Most websites require you to have a valid session to access their API. This is usually done by setting a cookie in your request. In my original screenshot of the poll request URL you can see it's actually part of the URL as an _sid_ parameter, and it's also set as a p1.med.sid cookie.

The easiest way around this is to simply make a request to the regular website first, save the cookies from that response, and then replay them in all future requests. For example, here is how to grab the cookies:

# Most languages have a "Cookie Jar" type
conn = Faraday.new(
  url: "https://www.kayak.com",
  headers: {
    "User-Agent" => "KayakiPhone/232.0.1 iOS/17.3.1 iPhone16,1",
    "Accept-Language" => "en-US",
  }
)

# Note: I'm not hitting the API for this
response = @conn.get("/flights/BOS-NAP/2024-04-30/2024-05-07?a=kayak")
raise "Got invalid response: #{response.status}" unless response.status == 200
cookie_jar = HTTP::CookieJar.new
response.headers['set-cookie']&.split(', ').each do |cookie|
  begin
    HTTP::Cookie.parse(cookie, response.env.url).each do |parsed_cookie|
      cookie_jar.add(parsed_cookie)
      puts "Cookie: #{parsed_cookie.name}=#{parsed_cookie.value}"
    end
  rescue => e
    puts "Skipped invalid cookie: #{e.message}"
    next
  end
end

Now, let's feed this into our poll request:

poll_response = conn.post("/i/api/search/v1/flights/poll") do |req|
  req.headers['Cookie'] = cookie_jar.cookies
                            .map { |cookie| "#{cookie.name}=#{cookie.value}" }
                            .join('; ')
  req.headers["Content-Type"] = "application/json"
  req.body = {
    ...
  }.to_json
end

The rationale here is that most websites work for users that don't have an account, since only a small percentage of users will be logged in, so we just need to pretend we are one of those anonymous users.

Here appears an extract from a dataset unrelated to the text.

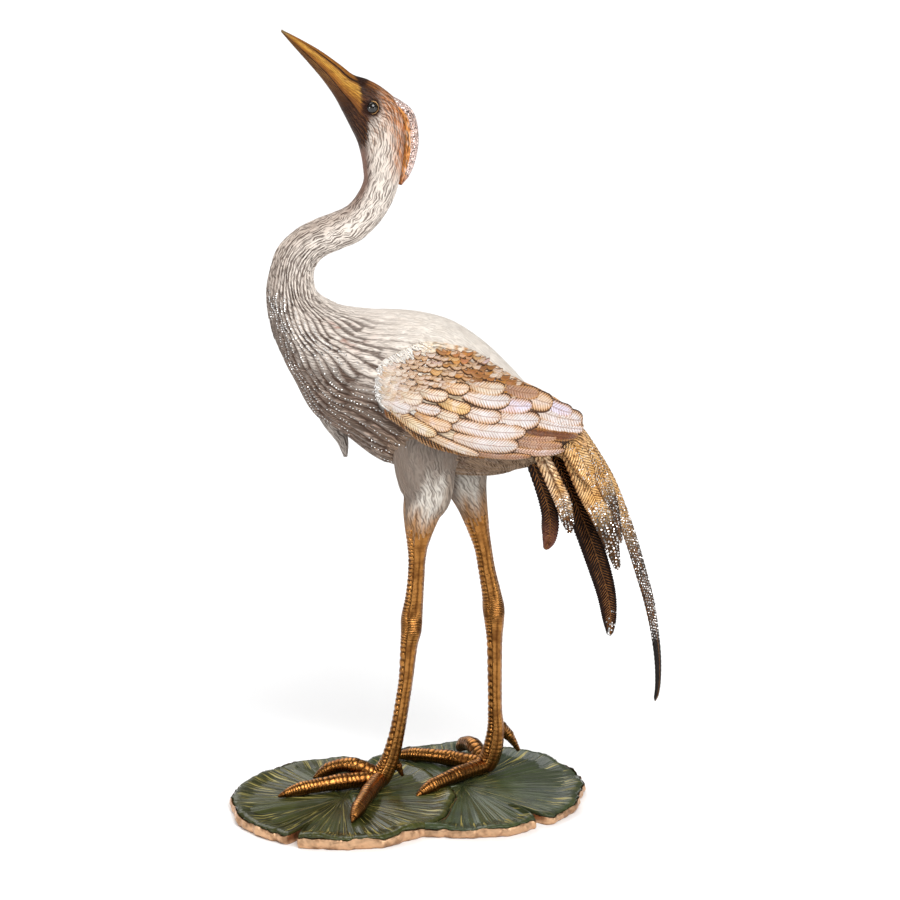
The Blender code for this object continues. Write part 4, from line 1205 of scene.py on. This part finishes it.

Sadly, after running we get the same error. 😭

Copy everything

Tip 4: Copy the cURL command

There's another very handy feature of Chrome I held back on mentioning. You can right-click on a network request and copy it as a cURL command. This is a great way to exactly reproduce the request you see in the browser in your local terminal.

And running this in the terminal works exactly as expected! That means there is a slight difference between what we're sending in our code. Luckily, this is easily solved by process of elimination. After deleting a few headers from the copied cURL command, I'm able to get the same error once these headers are missing:

-H 'origin: https://www.kayak.com' \
-H 'referer: https://www.kayak.com/flights/BOS-NAP/2024-08-31/2024-09-04/2adults?sort=bestflight_a&a=kayak' \

It looks like KAYAK has another anti-bot detection that ensures API requests originate from the website. This is a common technique to prevent scraping. The solution is to simply add these headers to our request:

poll_response = @conn.post("/i/api/search/v1/flights/poll") do |req|
  cookie_header = @cookie_jar.cookies
                              .map { |cookie| "#{cookie.name}=#{cookie.value}" }
                              .join('; ')
  req.headers['Cookie'] = cookie_header
  req.headers["Content-Type"] = "application/json"
  req.body = {
    ...
  }.to_json
  req.headers['origin'] = "https://www.kayak.com"
  req.headers['referer'] = "https://www.kayak.com/flights/BOS-NAP/2024-08-31/2024-09-04/2adults?sort=bestflight_a&a=kayak"
end

And now we get the expected flight results! 🎉

You can view a full example of this code in my GitHub repository.

Bonus tip 5: Use a proxy app

If you're serious about reverse engineering, I highly recommend using an app like Charles Proxy to help with inspecting network requests. This allows you to see all network requests from your computer, not only the ones in the browser. There is also an iOS app which allows you to inspect network requests from your phone.

A free alternative that's also great is mitmproxy.